> Brief: Write out the listing below again, precisely as it is given.

# Data lines start

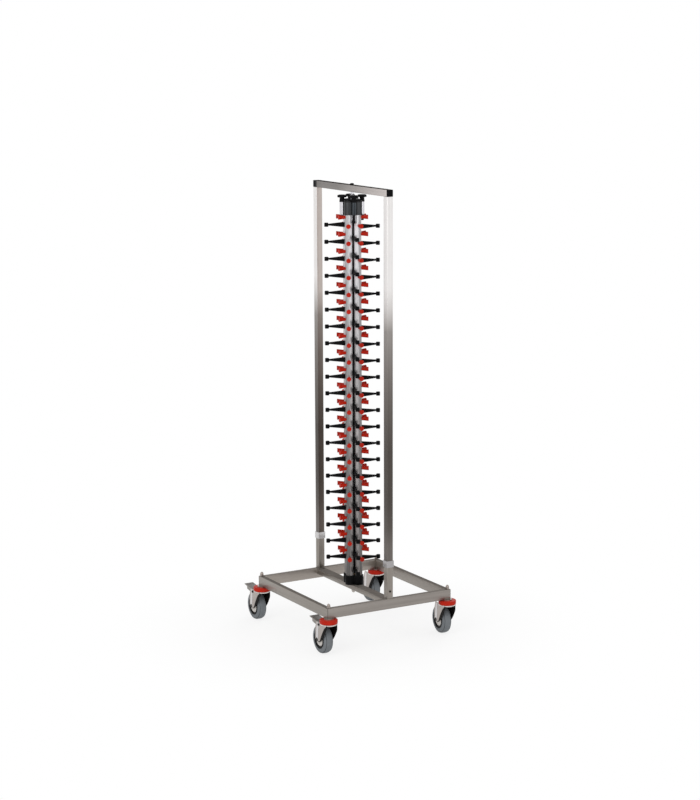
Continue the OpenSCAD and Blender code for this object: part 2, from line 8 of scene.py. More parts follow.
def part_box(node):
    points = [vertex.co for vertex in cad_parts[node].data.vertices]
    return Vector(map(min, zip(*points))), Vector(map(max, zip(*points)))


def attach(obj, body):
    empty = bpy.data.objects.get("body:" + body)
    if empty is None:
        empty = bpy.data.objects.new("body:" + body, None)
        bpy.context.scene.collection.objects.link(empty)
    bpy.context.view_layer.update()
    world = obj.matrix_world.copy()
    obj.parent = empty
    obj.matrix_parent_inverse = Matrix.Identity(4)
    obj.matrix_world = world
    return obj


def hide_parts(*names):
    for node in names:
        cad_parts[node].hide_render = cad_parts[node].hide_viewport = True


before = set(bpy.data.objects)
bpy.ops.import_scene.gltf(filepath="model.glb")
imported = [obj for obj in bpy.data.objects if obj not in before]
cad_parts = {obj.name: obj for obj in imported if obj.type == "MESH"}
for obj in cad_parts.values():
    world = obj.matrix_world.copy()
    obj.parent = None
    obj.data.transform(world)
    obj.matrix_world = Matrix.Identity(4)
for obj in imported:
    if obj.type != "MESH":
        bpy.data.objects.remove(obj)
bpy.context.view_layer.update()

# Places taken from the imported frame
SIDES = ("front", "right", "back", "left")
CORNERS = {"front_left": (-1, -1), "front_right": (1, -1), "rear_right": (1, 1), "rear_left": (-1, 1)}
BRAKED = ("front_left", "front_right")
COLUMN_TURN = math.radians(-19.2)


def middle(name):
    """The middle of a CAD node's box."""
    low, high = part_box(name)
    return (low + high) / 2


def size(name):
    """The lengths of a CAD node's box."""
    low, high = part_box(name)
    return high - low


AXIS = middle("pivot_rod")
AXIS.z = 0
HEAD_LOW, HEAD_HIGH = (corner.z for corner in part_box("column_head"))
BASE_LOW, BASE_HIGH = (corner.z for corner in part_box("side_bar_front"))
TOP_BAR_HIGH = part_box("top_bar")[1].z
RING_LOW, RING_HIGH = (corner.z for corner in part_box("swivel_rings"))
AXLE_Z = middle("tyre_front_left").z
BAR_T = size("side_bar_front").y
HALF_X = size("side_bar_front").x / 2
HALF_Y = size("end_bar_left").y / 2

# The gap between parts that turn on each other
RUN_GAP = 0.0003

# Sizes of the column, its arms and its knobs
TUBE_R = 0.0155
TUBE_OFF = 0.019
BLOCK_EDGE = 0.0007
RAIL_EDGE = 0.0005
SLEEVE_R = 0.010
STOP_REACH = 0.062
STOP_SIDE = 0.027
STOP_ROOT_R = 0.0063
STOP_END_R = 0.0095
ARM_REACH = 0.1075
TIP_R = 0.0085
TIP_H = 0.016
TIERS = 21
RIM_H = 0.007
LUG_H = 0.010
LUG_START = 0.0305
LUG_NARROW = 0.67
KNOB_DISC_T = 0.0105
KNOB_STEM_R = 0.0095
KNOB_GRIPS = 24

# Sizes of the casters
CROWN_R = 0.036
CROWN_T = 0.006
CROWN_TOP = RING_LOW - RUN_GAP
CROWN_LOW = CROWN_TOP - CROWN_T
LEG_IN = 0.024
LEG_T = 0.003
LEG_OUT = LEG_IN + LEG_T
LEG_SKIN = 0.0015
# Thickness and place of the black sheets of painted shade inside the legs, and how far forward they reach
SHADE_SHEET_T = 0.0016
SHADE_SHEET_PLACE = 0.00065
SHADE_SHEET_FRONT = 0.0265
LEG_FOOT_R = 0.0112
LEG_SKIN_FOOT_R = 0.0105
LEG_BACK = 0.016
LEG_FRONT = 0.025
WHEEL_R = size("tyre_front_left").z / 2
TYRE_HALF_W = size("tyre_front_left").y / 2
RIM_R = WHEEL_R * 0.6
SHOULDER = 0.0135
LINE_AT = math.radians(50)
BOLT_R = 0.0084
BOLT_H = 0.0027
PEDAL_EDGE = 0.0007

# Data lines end

> Solution to this task:
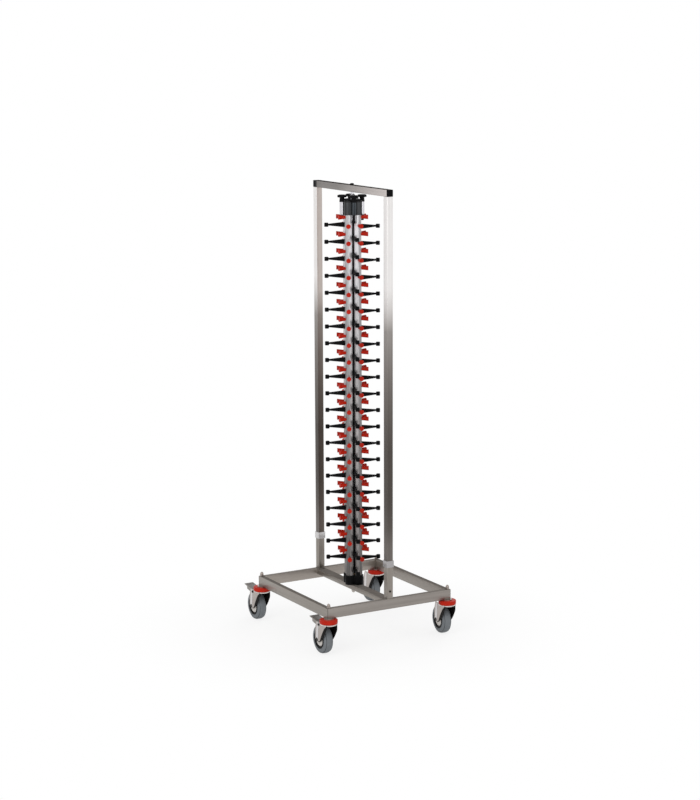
Continue the OpenSCAD and Blender code for this object: part 2, from line 8 of scene.py. More parts follow.
def part_box(node):
    points = [vertex.co for vertex in cad_parts[node].data.vertices]
    return Vector(map(min, zip(*points))), Vector(map(max, zip(*points)))


def attach(obj, body):
    empty = bpy.data.objects.get("body:" + body)
    if empty is None:
        empty = bpy.data.objects.new("body:" + body, None)
        bpy.context.scene.collection.objects.link(empty)
    bpy.context.view_layer.update()
    world = obj.matrix_world.copy()
    obj.parent = empty
    obj.matrix_parent_inverse = Matrix.Identity(4)
    obj.matrix_world = world
    return obj


def hide_parts(*names):
    for node in names:
        cad_parts[node].hide_render = cad_parts[node].hide_viewport = True


before = set(bpy.data.objects)
bpy.ops.import_scene.gltf(filepath="model.glb")
imported = [obj for obj in bpy.data.objects if obj not in before]
cad_parts = {obj.name: obj for obj in imported if obj.type == "MESH"}
for obj in cad_parts.values():
    world = obj.matrix_world.copy()
    obj.parent = None
    obj.data.transform(world)
    obj.matrix_world = Matrix.Identity(4)
for obj in imported:
    if obj.type != "MESH":
        bpy.data.objects.remove(obj)
bpy.context.view_layer.update()

# Places taken from the imported frame
SIDES = ("front", "right", "back", "left")
CORNERS = {"front_left": (-1, -1), "front_right": (1, -1), "rear_right": (1, 1), "rear_left": (-1, 1)}
BRAKED = ("front_left", "front_right")
COLUMN_TURN = math.radians(-19.2)


def middle(name):
    """The middle of a CAD node's box."""
    low, high = part_box(name)
    return (low + high) / 2


def size(name):
    """The lengths of a CAD node's box."""
    low, high = part_box(name)
    return high - low


AXIS = middle("pivot_rod")
AXIS.z = 0
HEAD_LOW, HEAD_HIGH = (corner.z for corner in part_box("column_head"))
BASE_LOW, BASE_HIGH = (corner.z for corner in part_box("side_bar_front"))
TOP_BAR_HIGH = part_box("top_bar")[1].z
RING_LOW, RING_HIGH = (corner.z for corner in part_box("swivel_rings"))
AXLE_Z = middle("tyre_front_left").z
BAR_T = size("side_bar_front").y
HALF_X = size("side_bar_front").x / 2
HALF_Y = size("end_bar_left").y / 2

# The gap between parts that turn on each other
RUN_GAP = 0.0003

# Sizes of the column, its arms and its knobs
TUBE_R = 0.0155
TUBE_OFF = 0.019
BLOCK_EDGE = 0.0007
RAIL_EDGE = 0.0005
SLEEVE_R = 0.010
STOP_REACH = 0.062
STOP_SIDE = 0.027
STOP_ROOT_R = 0.0063
STOP_END_R = 0.0095
ARM_REACH = 0.1075
TIP_R = 0.0085
TIP_H = 0.016
TIERS = 21
RIM_H = 0.007
LUG_H = 0.010
LUG_START = 0.0305
LUG_NARROW = 0.67
KNOB_DISC_T = 0.0105
KNOB_STEM_R = 0.0095
KNOB_GRIPS = 24

# Sizes of the casters
CROWN_R = 0.036
CROWN_T = 0.006
CROWN_TOP = RING_LOW - RUN_GAP
CROWN_LOW = CROWN_TOP - CROWN_T
LEG_IN = 0.024
LEG_T = 0.003
LEG_OUT = LEG_IN + LEG_T
LEG_SKIN = 0.0015
# Thickness and place of the black sheets of painted shade inside the legs, and how far forward they reach
SHADE_SHEET_T = 0.0016
SHADE_SHEET_PLACE = 0.00065
SHADE_SHEET_FRONT = 0.0265
LEG_FOOT_R = 0.0112
LEG_SKIN_FOOT_R = 0.0105
LEG_BACK = 0.016
LEG_FRONT = 0.025
WHEEL_R = size("tyre_front_left").z / 2
TYRE_HALF_W = size("tyre_front_left").y / 2
RIM_R = WHEEL_R * 0.6
SHOULDER = 0.0135
LINE_AT = math.radians(50)
BOLT_R = 0.0084
BOLT_H = 0.0027
PEDAL_EDGE = 0.0007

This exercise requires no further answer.